Therefore, when Simon de Beauvoir declared in her Second Sex in 1949 that, “one is not born a woman, one become one,” she was hinting at the way in which individuals of the female sex assume the feminine gender, that is, that elaborate set of restrictive, socially prescribed attitudes and behaviors we associate with femininity. Thus as the Freudian theory makes it clear, gender is not a unique property of bodies originally existent in human beings; it is “an outcome” not “an origin.”

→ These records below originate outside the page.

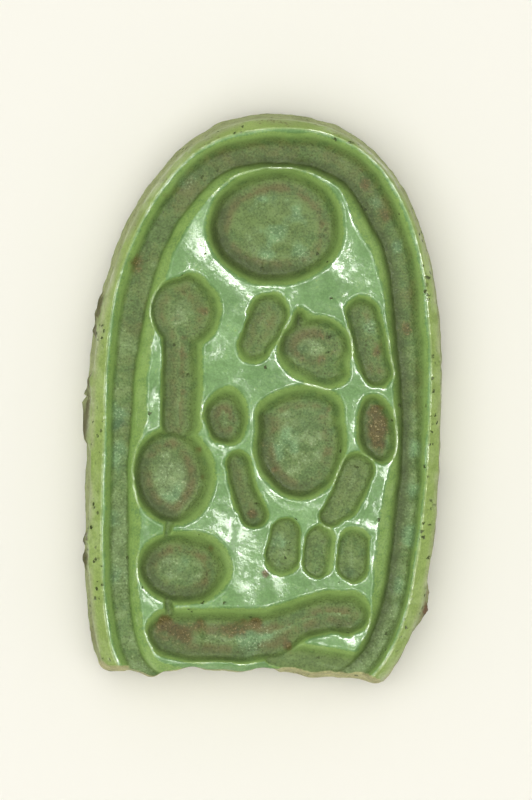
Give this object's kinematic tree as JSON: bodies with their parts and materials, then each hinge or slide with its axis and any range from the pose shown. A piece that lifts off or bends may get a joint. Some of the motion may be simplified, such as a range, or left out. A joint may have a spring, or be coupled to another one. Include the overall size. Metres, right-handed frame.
{
  "type": "finger ring bezel",
  "caption": "Broken oval bezel of an ancient finger ring in green-glazed faience, with a sunk border channel and rows of plain sunk pits and strokes, lying face up.",
  "frame": {"origin": "on the surface that the bezel lies on, under the middle of its outline", "axes": "+Z out of the moulded face, +Y along the bezel to its rounded end, +X to the right as the face is read with the rounded end up"},
  "size_m": [0.0136, 0.0218, 0.0038],
  "materials": {
    "glazed_faience": "gloss"
  },
  "bodies": {
    "root": {"ring_bezel": "glazed_faience"}
  },
  "joints": []
}
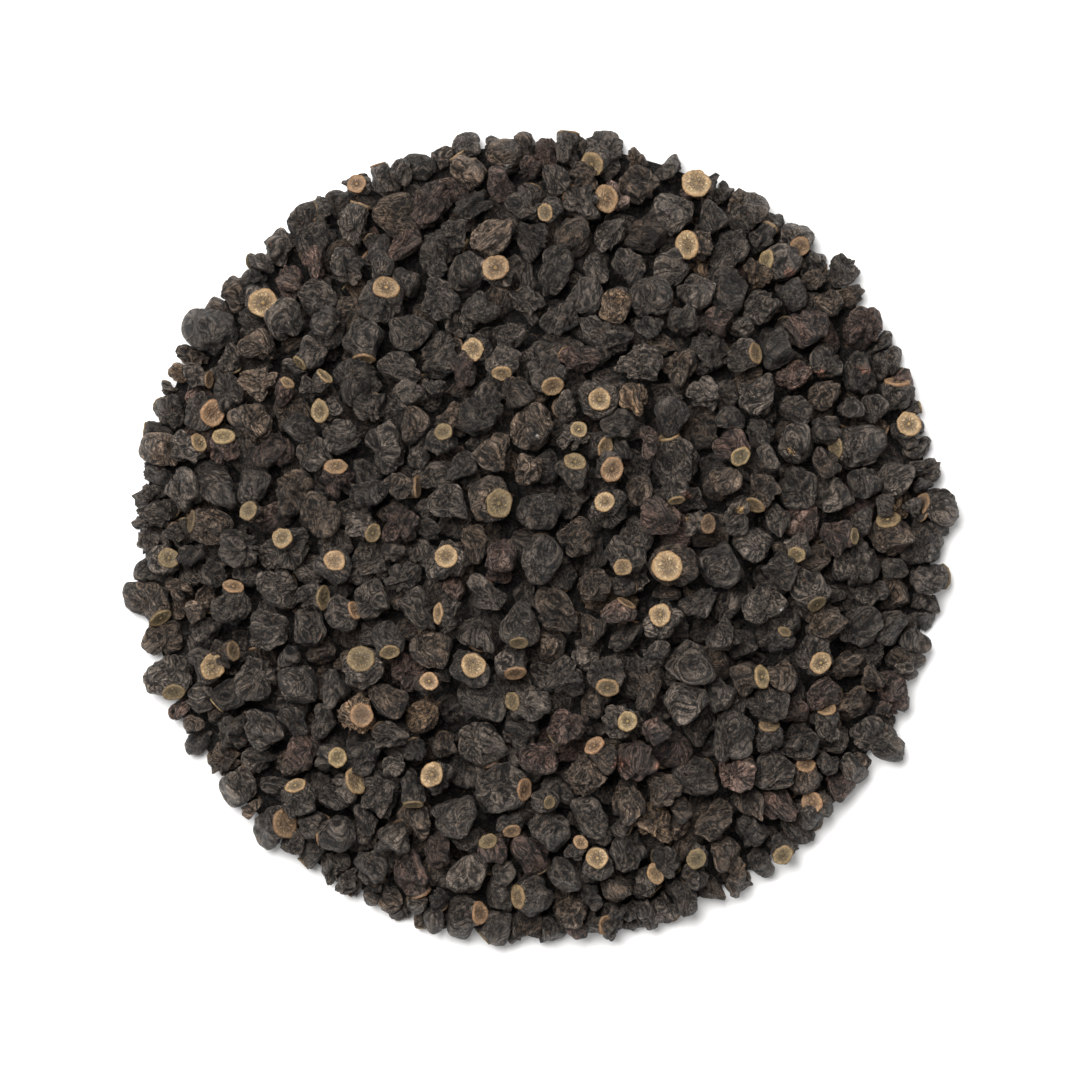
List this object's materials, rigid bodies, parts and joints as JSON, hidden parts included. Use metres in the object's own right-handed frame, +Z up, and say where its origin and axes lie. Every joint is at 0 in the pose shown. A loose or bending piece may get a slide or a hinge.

Feminist criticism (used synonymously with Gender criticism) passed through different controversial factors and obstacles in its course of development. Rigidly periodized in three different phases or waves (to use Showalter’s categorization), the feminist criticism in its first wave mainly deals with the Woman’s right and Woman’s suffrage. The leading figure in this phase is Virginia Woolf whose ‘A Room of Ones Own’ contributed immensely to this wave apart from Simone de Beauvoir’s fundamental role which mostly appeared in her ceaseless cry to define women in her ‘Second Sex.’ Although the second wave of feminism continues to share the first wave’s fight for women’s rights, its focal emphasis shift to the politics of reproduction, to women’s ‘experience’, and to sexual ‘differences.’ In this wave, sexuality, as both a means of oppression and something to celebrate, becomes a key issue (The main principles of this wave will be later discussed in the two short stories assigned). The third wave of feminism, which started from 1970 up to this time, however, rejects the main principles of the first and second wave as giving minor roles to women. Borrowing the psychological ideas of Jacque Lacan and Julia Kristeva, this wave of feminism strives for creating a female framework and a female discourse based on the female experience and not according to male definitions, a process called gynocriticism by Elaine Showalter. Therefore, as Showalter argues, gynocritics try to “construct a female framework for the analysis of women’s literature, to develop new models based on the study of female experience, rather than to adapt to the male models and theories” (qtd. in Bressler 177). Finally, of the four models offered by gynocriticism for addressing the nature of women’s writing, Helen Cixous in her challenging works such as “Laugh of the Medusa” (1975) discusses “a particular kind of female writing that she calls l´écriture féminine, envisioned in terms of bisexuality” (Bressler 180).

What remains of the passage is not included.